Google DeepMind「AI 协作数学家」登场!FrontierMath 最难档拿下 48% 刷新纪录,数学研究进入全流程搭档时代?

导读
【导读】Google DeepMind 18 人团队发布论文《AI Co-Mathematician》，推出面向数学家的智能体研究工作台。该系统在 FrontierMath Tier 4 基准测试上拿下 48% 得分，刷新所有已评估 AI 系统的最高纪录。更值得关注的是，这套系统覆盖从构思、文献检索到定理证明的完整研究流程，早期测试中已帮助研究者攻克开放问题、发现新研究方向。

48%：一个安静登场的新纪录

5 月 7 日，一篇 22 页的论文出现在 arXiv 上。

标题：《AI Co-Mathematician: Accelerating Mathematicians with Agentic AI》。作者 18 人，全部来自 Google DeepMind。

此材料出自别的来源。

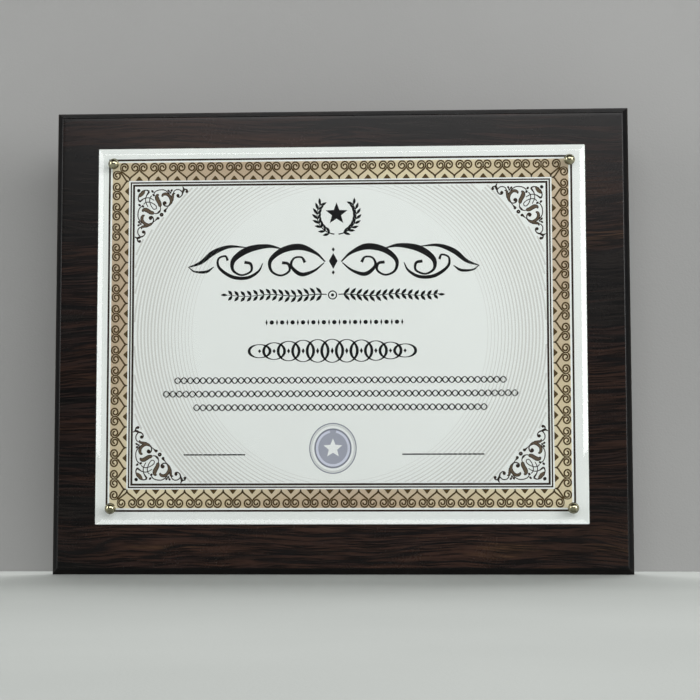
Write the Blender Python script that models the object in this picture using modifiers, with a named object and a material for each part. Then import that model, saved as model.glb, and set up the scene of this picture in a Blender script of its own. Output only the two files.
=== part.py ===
"""A certificate plaque: a bevelled board with a wood-grain face, a printed certificate laid on it, and a clear
bevelled cover plate that four brass-capped tacks hold down. The back has a routed keyhole for each way up.

Run it with: blender --background --python part.py
Units are metres. +Z is up and the certificate faces -Y. The origin is the middle of the plaque's footprint.
"""

import math

import bmesh
import bpy

# The certificate, a letter-size sheet, 11 x 8.5 inches. The clear cover is cut to the same outline.
SHEET_WIDTH = 0.2794
SHEET_HEIGHT = 0.2159
SHEET_THICKNESS = 0.00025

# The board is one inch larger than the sheet all round, 13 x 10.5 x 3/4 inches over all, and the sheet, its cover and
# the tacks sit a little above its middle.
BOARD_MARGIN = 0.0254
BOARD_THICKNESS = 0.01905
BOARD_BEVEL = 0.0037
SHEET_RAISED = 0.003
LAMINATE_THICKNESS = 0.0008
BACK_LAMINATE_SETBACK = 0.0005
GLUE_LINE = 0.0001

# The cover's front edges slope at a low angle, down to a straight edge.
COVER_THICKNESS = 0.003
COVER_BEVEL_WIDTH = 0.0033
COVER_BEVEL_DEPTH = 0.0016

# A tack: a steel pin whose round plate is crimped into a domed brass cap.
TACK_INSET = 0.009
CAP_RADIUS = 0.003175
CAP_HEIGHT = 0.0032
CAP_RIM_HEIGHT = 0.0005
CAP_WALL = 0.0004
CAP_MOUTH_RADIUS = 0.0018
CRIMP_GAP = 0.0001
PIN_RADIUS = 0.0008
PIN_PLATE_THICKNESS = 0.0006
PIN_DEPTH_IN_BOARD = 0.009
PIN_POINT_LENGTH = 0.0016
PIN_CLEARANCE = 0.00015
DRILL_POINT_ROOM = 0.001

# A routed keyhole: a wide entry, and a narrow neck over a wide hollow for a wall screw's head.
KEYHOLE_ENTRY_RADIUS = 0.005
KEYHOLE_HEAD_RADIUS = 0.00475
KEYHOLE_NECK_RADIUS = 0.0025
KEYHOLE_HEAD_ROOM = 0.0048
KEYHOLE_DEPTH = 0.010
KEYHOLE_TRAVEL = 0.014
KEYHOLE_EDGE_DISTANCE = 0.026

# The gap between pieces that lift apart, how far a cutter runs past the face that it cuts, and the distance under
# which two corners are one.
SEAT_GAP = 0.0003
CUTTER_OVERRUN = 0.002
MERGE_DISTANCE = 0.000001

# How finely round pieces are divided.
CAP_SIDES = 24
CAP_ARC_STEPS = 6
PIN_SIDES = 16
KEYHOLE_SIDES = 24

# The outline of the board.
BOARD_WIDTH = SHEET_WIDTH + 2 * BOARD_MARGIN
BOARD_HEIGHT = SHEET_HEIGHT + 2 * BOARD_MARGIN
BOARD_MIDDLE_Z = BOARD_HEIGHT / 2
SHEET_MIDDLE_Z = BOARD_MIDDLE_Z + SHEET_RAISED

# The layers, from the back (+Y) to the front (-Y).
TOTAL_DEPTH = (
    BOARD_THICKNESS + SHEET_THICKNESS + COVER_THICKNESS + CAP_HEIGHT + 3 * SEAT_GAP
)
BOARD_BACK_Y = TOTAL_DEPTH / 2
BOARD_FRONT_Y = BOARD_BACK_Y - BOARD_THICKNESS
CORE_BACK_Y = BOARD_BACK_Y - LAMINATE_THICKNESS - GLUE_LINE
CORE_FRONT_Y = BOARD_FRONT_Y + LAMINATE_THICKNESS + GLUE_LINE
SHEET_BACK_Y = BOARD_FRONT_Y - SEAT_GAP
SHEET_FRONT_Y = SHEET_BACK_Y - SHEET_THICKNESS
COVER_BACK_Y = SHEET_FRONT_Y - SEAT_GAP
COVER_FRONT_Y = COVER_BACK_Y - COVER_THICKNESS
TACK_SEAT_Y = COVER_FRONT_Y - SEAT_GAP

CORNERS = {
    "top_left": (-1, 1),
    "top_right": (1, 1),
    "bottom_left": (-1, -1),
    "bottom_right": (1, -1),
}


def clear_scene():
    for obj in list(bpy.data.objects):
        bpy.data.objects.remove(obj, do_unlink=True)


def make_collection(name):
    collection = bpy.data.collections.new(name)
    bpy.context.scene.collection.children.link(collection)
    return collection


def make_material(name, colour, roughness, metallic=0.0, alpha=1.0):
    material = bpy.data.materials.new(name)
    material.use_nodes = True
    shader = material.node_tree.nodes["Principled BSDF"]
    shader.inputs["Base Color"].default_value = (*colour, 1.0)
    shader.inputs["Roughness"].default_value = roughness
    shader.inputs["Metallic"].default_value = metallic
    shader.inputs["Alpha"].default_value = alpha
    material.diffuse_color = (*colour, alpha)
    return material


def mesh_from(bm, name):
    mesh = bpy.data.meshes.new(name)
    bm.to_mesh(mesh)
    bm.free()
    return mesh


def add_object(name, mesh, material, collection, location):
    obj = bpy.data.objects.new(name, mesh)
    obj.location = location
    if material is not None:
        mesh.materials.append(material)
    collection.objects.link(obj)
    return obj


def add_plate(
    name,
    size,
    front_y,
    back_y,
    material,
    collection,
    middle_z=BOARD_MIDDLE_Z,
    bevel=None,
):
    """A flat plate, size = (width, height), with its middle at middle_z. bevel is the (width, depth) of the slope
    along its front edges, which may take the whole of the plate's thickness."""
    width, height = size
    bm = bmesh.new()
    bmesh.ops.create_cube(bm, size=1.0)
    bmesh.ops.scale(bm, vec=(width, back_y - front_y, height), verts=bm.verts)
    if bevel is not None:
        slope_width, slope_depth = bevel
        front = min(bm.faces, key=lambda face: face.calc_center_median().y)
        slopes = bmesh.ops.inset_region(
            bm, faces=[front], thickness=slope_width, use_even_offset=True
        )["faces"]
        edge = {vert for face in slopes for vert in face.verts} - set(front.verts)
        bmesh.ops.translate(bm, verts=list(edge), vec=(0, slope_depth, 0))
        bmesh.ops.remove_doubles(bm, verts=bm.verts, dist=MERGE_DISTANCE)
    place = (0, (front_y + back_y) / 2, middle_z)
    return add_object(name, mesh_from(bm, name), material, collection, place)


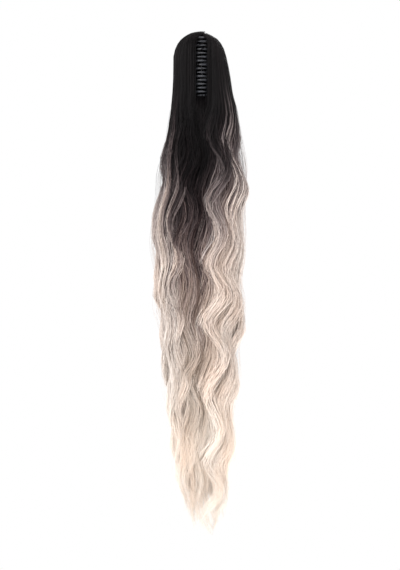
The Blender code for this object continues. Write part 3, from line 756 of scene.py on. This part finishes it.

论文摘要里藏着一个关键数字：FrontierMath Tier 4 得分 48%，所有已评估 AI 系统中的最高分。

原文表述：

"the AI co-mathematician also achieves state of the art results on hard problem-solving benchmarks, including scoring 48% on FrontierMath Tier 4, a new high score among all AI systems evaluated"

「AI 协作数学家在高难度问题求解基准上取得了最先进成绩，包括在 FrontierMath Tier 4 上得分 48%，刷新了所有已评估 AI 系统的最高纪录。」

▲ arXiv 上的论文摘要页，18 位作者均来自 Google DeepMind

有一点需要交代：FrontierMath 作为基准测试目前仍处于早期阶段。其官网 FrontierMath.org 至今仍显示"Launching Soon"。Tier 4 的具体题目数量、难度定义和其他系统的对比分数，在公开资料中尚不可查。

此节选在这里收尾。